***** Input records *****
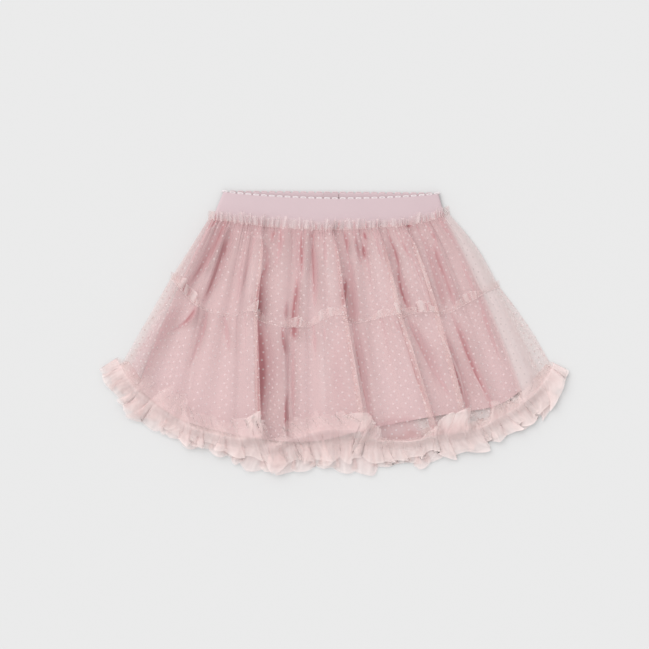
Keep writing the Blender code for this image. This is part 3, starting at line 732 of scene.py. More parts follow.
# ==== finishes ====
def net_finish(name, cut, thin, middle, deep_shade, glow_colour):
    """Soft net. Its "net" field says how many layers are bunched there, and its darker tones at many
    layers are also painted shade in folds; "glow" is a painted highlight where a folded edge catches the
    light."""
    finish = Finish(name)
    layers, glow = finish.field("net"), finish.field("glow")
    across, up = finish.cut(cut)
    opening = 1.0
    for slant in (1, -1):
        turn = (across + up * slant) / NET_PITCH % 1.0
        opening = opening * (1 - finish.between(finish.math("ABSOLUTE", turn - 0.5), 0.28, 0.46))
    cloud = finish.noise(0.012, 3.0, 0.6)
    density = layers * (0.85 + 0.3 * cloud) * (1.12 - 0.24 * opening)
    cover = 1 - (1 - NET_COVER) ** density
    alpha = cover + (1 - cover) * glow * GLOW_COVER
    colour = finish.mix(finish.between(layers, *NET_STEPS[:2]), thin, middle)
    colour = finish.mix(finish.between(layers, *NET_STEPS[1:]), colour, deep_shade)
    colour = finish.mix(finish.math("MINIMUM", glow, 0.85), colour, glow_colour)
    return finish.done({"Base Color": colour, "Alpha": alpha, "Roughness": 0.85, "Sheen Weight": 0.15})


def dot_finish():
    """Flock, a little lighter than the net."""
    finish = Finish("flocked dots")
    colour = finish.toned(finish.noise(0.004, 1.0), DOT_COLOUR, 0.93, 1.07)
    return finish.done({"Base Color": colour, "Alpha": DOT_COVER, "Roughness": 0.9})


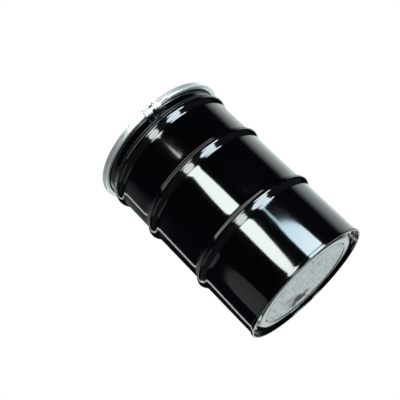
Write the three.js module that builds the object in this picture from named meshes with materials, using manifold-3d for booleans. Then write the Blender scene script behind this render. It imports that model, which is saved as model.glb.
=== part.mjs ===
// Open-head steel drum of about 208 litres, standing upright, in millimetres with +Z up.
// The origin is the centre of the circle that the bottom chime stands on.
// Every sheet-metal part is a bent centre line given its sheet thickness and turned about Z.

import * as THREE from 'three';
import { mergeVertices } from 'three/addons/utils/BufferGeometryUtils.js';
import Module from 'manifold-3d';

const wasm = await Module();
wasm.setup();

// ---- Driving dimensions -------------------------------------------------------------------

const SIDES = 36;                     // facets round the drum
const GAP = 0.3;                      // between parts that touch

const BODY = { insideR: 285.8, sheet: 1.2 };
const BODY_MID_R = BODY.insideR + BODY.sheet / 2;
const BODY_OUT_R = BODY.insideR + BODY.sheet;

const SWAGE = { height: 14.5, halfWidth: 31 };
const SWAGE_Z = [302, 596, 802];      // lower rolling hoop, upper rolling hoop, top bead

const SEAM = { hookR: 289.4, hookTop: 12, foldZ: 2.1, lipZ: 13, outerR: 290.9, baseZ: 0.6 };
const HEAD = { sheet: 1.2, wallR: 284.9, troughZ: 20.6, troughInR: 257, stepR: 243, beadZ: 7.2 };
const PANEL = { grooveR: 210, grooveZ: 10.4, rimR: 205, z: 8.8 };

const CURL = { r: 6, z: 874, endAngle: -115 };
const LID = { sheet: 1.2, wallR: 284.8, skirtR: 301.6, skirtZ: 877, topZ: 886.2 };
const LID_PANEL = { troughZ: 865, troughInR: 262, rimR: 254, z: 872 };

const RING = { sheet: 2.4, wallR: 305.8, topZ: 888.3, bottomZ: 864.4, lipR: 291, cornerR: 302 };
const SPLIT_ANGLE = -45;              // degrees round Z to the middle of the ring's split
const SPLIT_GAP = 24;                 // between the ring's two ends

const LUG = { innerR: 307.3, outerR: 329, bottomZ: 846, topZ: 887, width: 22.5, chamfer: 5 };
const LUG_FACE = 11.5;                // from the split's middle to the near face of each lug
const BOLT = { radius: 7.9, axisR: 318, axisZ: 861, headAcross: 23.8, headHeight: 10, endS: 74 };
const NUT = { across: 23.8, height: 9.2 };
const THREADED_HOLE_R = 8.2;
const PLAIN_HOLE_R = 9;

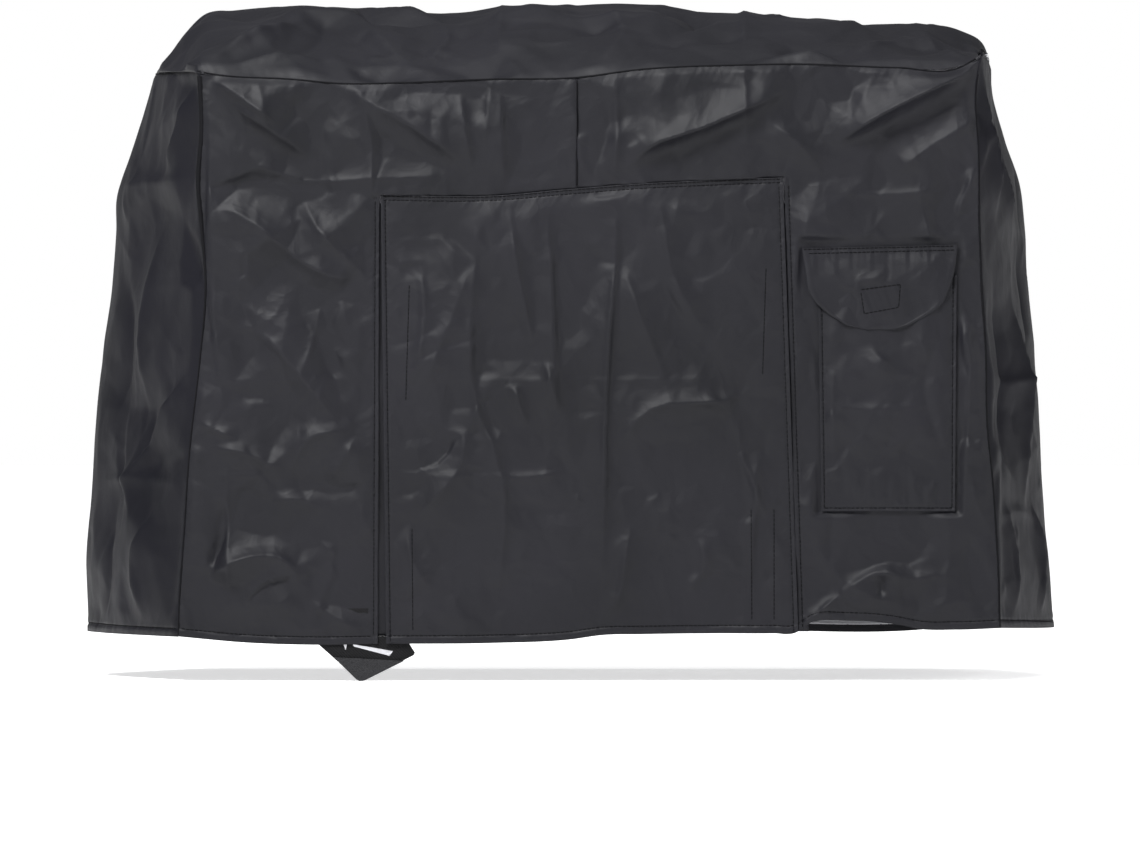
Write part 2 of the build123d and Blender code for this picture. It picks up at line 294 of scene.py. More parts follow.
def waves(along, seed, lengths=(8, 13, 21)):
    """An uneven ripple along a seam, where the thread draws the cloth in."""
    chance = np.random.default_rng(seed)
    return sum(np.sin(along * 2 * math.pi / n + chance.uniform(0, 6.3)) for n in lengths) / len(lengths)


def sewn(away, along, seed, groove=1.8, ripple=0.6):
    """What a seam does to the cloth beside it: a groove at the thread, and puckers that run off it."""
    puckers = ripple * waves(along + 0.5 * away, seed) * np.exp(-away / 12) * rounded(away / 4)
    return puckers - groove * np.exp(-away / 4)


def turned_edge(away, along, seed, width=9.0):
    """An edge that is folded in and sewn down: a little thicker as far as its stitching."""
    step = 0.7 * rounded((width + 1.2 - away) / 2.4)
    thread = -0.9 * np.exp(-((away - width) / 1.6) ** 2)
    pucker = waves(along + 0.7 * away, seed) * np.exp(-np.abs(away - width) / 7)
    return step + thread + 0.75 * pucker


def steps(start, end, step, close=(), tight=1.2, reach=5):
    """Places from start to end, a step apart, with tighter ones round each place in close."""
    places = list(np.linspace(start, end, max(2, round(abs(end - start) / step) + 1)))
    for mark in close:
        places = [p for p in places if abs(p - mark) > reach or p in (start, end)]
        fine = np.arange(mark - reach + tight, mark + reach, tight)
        places += [p for p in fine if start < p < end]
    return np.array(sorted(places))


def texture(tree, kind, **settings):
    """A procedural texture in the piece's own axes, its settings given by the names of its sockets."""
    place = tree.nodes.new("ShaderNodeTexCoord")
    pattern = tree.nodes.new("ShaderNodeTex" + kind)
    for socket, value in settings.items():
        pattern.inputs[socket.replace("_", " ").title()].default_value = value
    tree.links.new(place.outputs["Object"], pattern.inputs["Vector"])
    return pattern


def relief(tree, height, strength, distance, over=None):
    """Fine relief from a texture's value, laid over another relief if one is given."""
    bump = tree.nodes.new("ShaderNodeBump")
    bump.inputs["Strength"].default_value = strength
    bump.inputs["Distance"].default_value = distance
    tree.links.new(height, bump.inputs["Height"])
    if over is not None:
        tree.links.new(over.outputs["Normal"], bump.inputs["Normal"])
    return bump


def colour(tree, paint, value, first, last, start=0.0, end=1.0):
    """The shader's colour, which runs from first to last as a texture's value runs from start to end."""
    ramp = tree.nodes.new("ShaderNodeValToRGB")
    low, high = ramp.color_ramp.elements
    low.position, high.position = start, end
    low.color, high.color = (*first, 1.0), (*last, 1.0)
    tree.links.new(value, ramp.inputs["Fac"])
    tree.links.new(ramp.outputs["Color"], paint.inputs["Base Color"])


def finish(tree, paint, bump, roughness, shine):
    """The shader's relief, its roughness, and how much it reflects."""
    tree.links.new(bump.outputs["Normal"], paint.inputs["Normal"])
    paint.inputs["Roughness"].default_value = roughness
    paint.inputs["Specular IOR Level"].default_value = shine


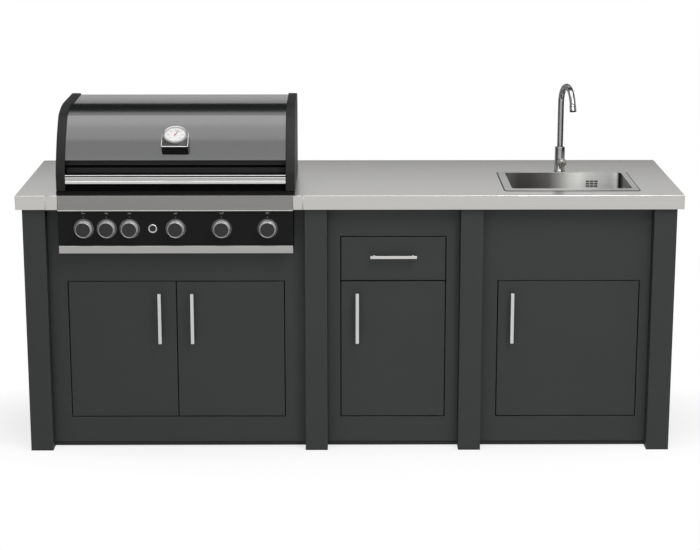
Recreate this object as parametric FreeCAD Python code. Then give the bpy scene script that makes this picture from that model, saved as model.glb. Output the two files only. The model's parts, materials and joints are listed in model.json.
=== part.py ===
import FreeCAD, Part
import math
import os

# Outdoor kitchen island: a row of three cabinets between eight square posts under one steel worktop.
# The left bay holds a built-in gas grill, the middle one a drawer over a door, the right one a sink.
# Millimetres. X runs to the right, Y to the back, Z up. The origin is on the floor, below the middle.

# Posts, bays and worktop
post_width = 80.0
post_depth = 80.0
post_wall = 3.0
drawer_bay = 470.0
sink_bay = 600.0
worktop_depth = 700.0
worktop_top = 940.0
worktop_sheet = 3.0
fascia_height = 50.0
overhang = 20.0
seam_inset = 5.0
foot_flange = 4.0
foot_plug = 20.0
foot_clearance = 0.2

# Folded sheet panels between the posts
panel_recess = 45.0
panel_thickness = 20.0
panel_sheet = 1.5
panel_bottom = 20.0
back_recess = 10.0
plinth_setback = 7.0
plinth_thickness = 12.0
plinth_floor_gap = 3.0
shelf_top = 108.0
rail_height = 40.0
rail_depth = 40.0
front_rail_depth = 15.0
rail_wall = 2.0
rail_room = 13.0

# Door and drawer openings in the front panels
opening_lift = 5.0
opening_drop = 321.0
drawer_opening_drop = 159.0
grill_stile_left = 65.0
grill_stile_right = 72.0
drawer_stile_left = 46.0
drawer_stile_right = 47.5
sink_stile_left = 56.0
sink_stile_right = 37.0
front_gap = 3.0
grill_panel_gap = 1.5
grill_panel_drop = 3.0

# Pivots and catches of the doors
pivot_from_edge = 12.0
pivot_from_face = 8.0
pivot_radius = 4.0
pivot_reach = 10.0
pivot_play = 0.05
pivot_lift = 0.1
tongue_thickness = 2.0
tongue_half_width = 7.0
bracket_width = 20.0
bracket_depth = 12.0
bracket_half_height = 20.0
boss_size = 26.0
catch_width = 22.0
catch_depth = 12.0
catch_height = 40.0
catch_lap = 10.0
catch_below_top = 60.0

# Bar handles
door_handle_length = 184.0
door_handle_drop = 37.0
door_handle_width = 12.0
drawer_handle_length = 165.0
drawer_handle_width = 10.0
drawer_handle_drop = 67.0
handle_depth = 10.0
handle_reach = 36.0
handle_post_radius = 4.5
handle_post_inset = 14.0
grill_left_handle = 59.0
grill_right_handle = 57.0
middle_handle = 60.0
sink_handle = 52.0

# Drawer
drawer_box_length = 450.0
drawer_box_lift = 16.0
drawer_box_room = 29.5
drawer_wall = 2.0
drawer_side_room = 20.0
runner_height = 24.0
runner_lap = 4.0
runner_lift = 45.0
rib_height = 10.0
rib_depth = 5.0
runner_play = 0.4

# Grill in its bay
grill_width = 823.0
grill_flank_left = 47.5
grill_flank_right = 39.5
cutout_rear_room = 5.0
trim_height = 54.0
trim_sheet = 2.0
control_height = 126.0
control_setback = 8.0
lower_trim_height = 27.0
lower_trim_setback = 4.0
lower_trim_depth = 24.0
firebox_setback = 60.0
firebox_side_room = 6.5
firebox_wall = 2.0
collar_height = 9.0
collar_lap = 6.0
collar_setback = 26.0
ledge_width = 10.0
ledge_thickness = 3.0
grate_ledge_drop = 24.0
plate_ledge_drop = 90.0

# Cooking parts
grate_count = 3
grate_gap = 2.0
grate_bar = 7.0
grate_bar_inset = 1.0
grate_pitch = 19.0
grate_height = 14.0
grate_edge = 10.0
burner_radius = 14.0
burner_wall = 1.5
burner_lift = 53.0
burner_pitch = 161.0
burner_count = 5
burner_nose = 1.0
burner_bore_play = 0.3
rear_burner_height = 36.0
rear_burner_depth = 18.0
rear_burner_width = 420.0
plate_width = 74.0
plate_rise = 26.0
plate_sheet = 2.0
tray_depth = 22.0
tray_side_room = 20.0
rack_rod = 3.0
rack_height = 78.0
rack_depth = 110.0
rack_behind_pivot = 40.0
rack_eye_radius = 5.0
rack_leg_edge = 1.0
rack_rod_count = 15

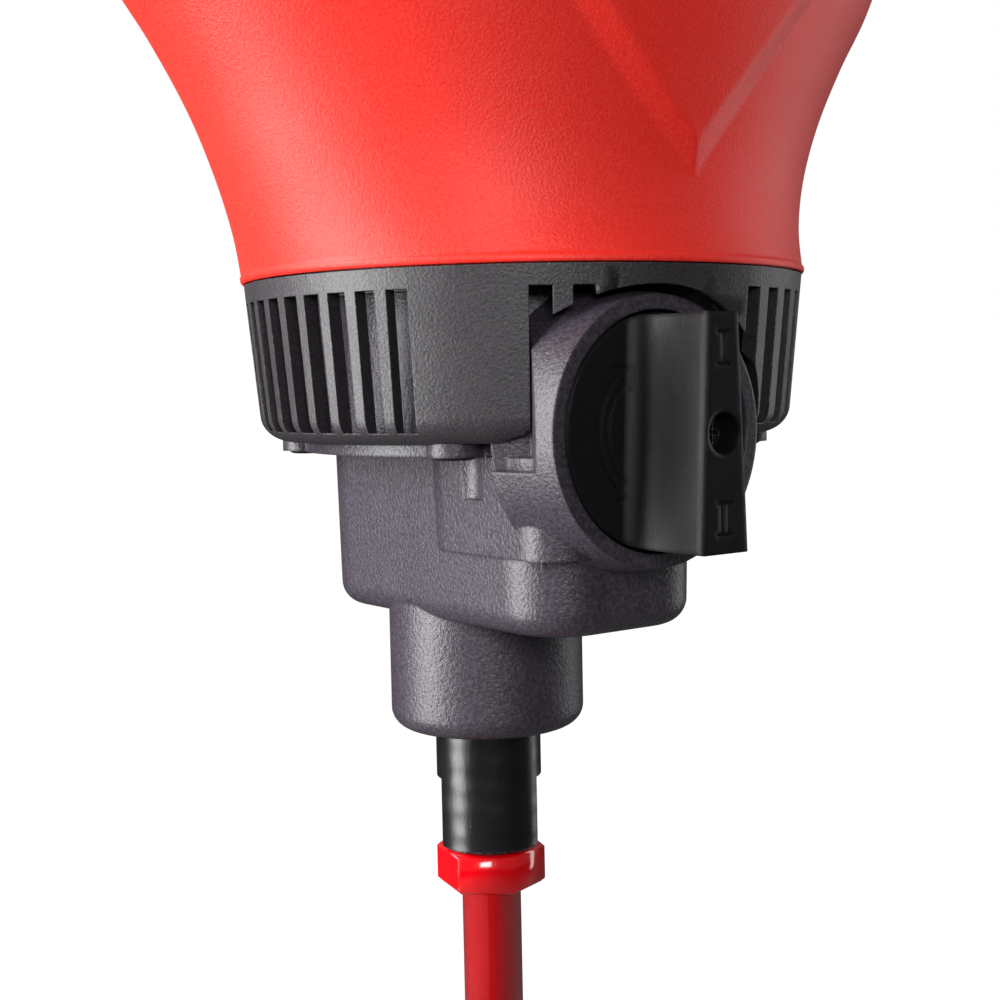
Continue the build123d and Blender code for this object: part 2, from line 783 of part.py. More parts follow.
fan_low = deck + 22.0
fan_height = 16.0
with BuildPart() as cooling_fan:
    with BuildSketch(level(fan_low)):
        ring_face(45, 7.0)
    extrude(amount=2)
    with BuildSketch(level(fan_low)):
        ring_face(12, 7.0)
    extrude(amount=fan_height)
    with BuildSketch(level(fan_low + 2)):
        with PolarLocations(32, 15):
            Rectangle(24, 1.6, rotation=20)
    extrude(amount=fan_height - 4)

with BuildPart() as stator_core:
    with BuildSketch(level(core_low)):
        ring_face(stator_radius, stator_bore)
        for way in (0, 180):
            with PolarLocations(38.5, 1, start_angle=way + 62):
                Rectangle(9, 14, mode=Mode.SUBTRACT)
            with PolarLocations(38.5, 1, start_angle=way - 62):
                Rectangle(9, 14, mode=Mode.SUBTRACT)
    extrude(amount=core_high - core_low)

with BuildPart() as field_windings:
    for low in (core_low - 12, core_high):
        with BuildSketch(level(low)):
            ring_face(44, 33)
        extrude(amount=12)
    fillet(field_windings.edges().filter_by(GeomType.CIRCLE), 3)

baffle_height = fan_low + fan_height + 4
with BuildPart() as air_baffle:
    with BuildSketch(level(baffle_height)):
        ring_face(54.0, 36.0)
    extrude(amount=2)
    with BuildSketch(level(baffle_height)):
        ring_face(37.5, 36.0)
    extrude(amount=6)

brush_height = core_high + 21.5
with BuildPart() as brush_holders:
    for way in (1, -1):
        with BuildSketch(Plane.XZ.offset(-way * 17)):
            with Locations((0, brush_height)):
                Rectangle(13, 16)
                Rectangle(8.2, 11.2, mode=Mode.SUBTRACT)
        extrude(amount=-way * 24)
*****
### Written problem
Everything from the line containing "Write the three.js" down to the line containing "const SWAGE_Z = [302, 596, 802];" should be repeated exactly, with both end lines kept and no other lines added.

### Response to this exercise
Write the three.js module that builds the object in this picture from named meshes with materials, using manifold-3d for booleans. Then write the Blender scene script behind this render. It imports that model, which is saved as model.glb.
=== part.mjs ===
// Open-head steel drum of about 208 litres, standing upright, in millimetres with +Z up.
// The origin is the centre of the circle that the bottom chime stands on.
// Every sheet-metal part is a bent centre line given its sheet thickness and turned about Z.

import * as THREE from 'three';
import { mergeVertices } from 'three/addons/utils/BufferGeometryUtils.js';
import Module from 'manifold-3d';

const wasm = await Module();
wasm.setup();

// ---- Driving dimensions -------------------------------------------------------------------

const SIDES = 36;                     // facets round the drum
const GAP = 0.3;                      // between parts that touch

const BODY = { insideR: 285.8, sheet: 1.2 };
const BODY_MID_R = BODY.insideR + BODY.sheet / 2;
const BODY_OUT_R = BODY.insideR + BODY.sheet;

const SWAGE = { height: 14.5, halfWidth: 31 };
const SWAGE_Z = [302, 596, 802];      // lower rolling hoop, upper rolling hoop, top bead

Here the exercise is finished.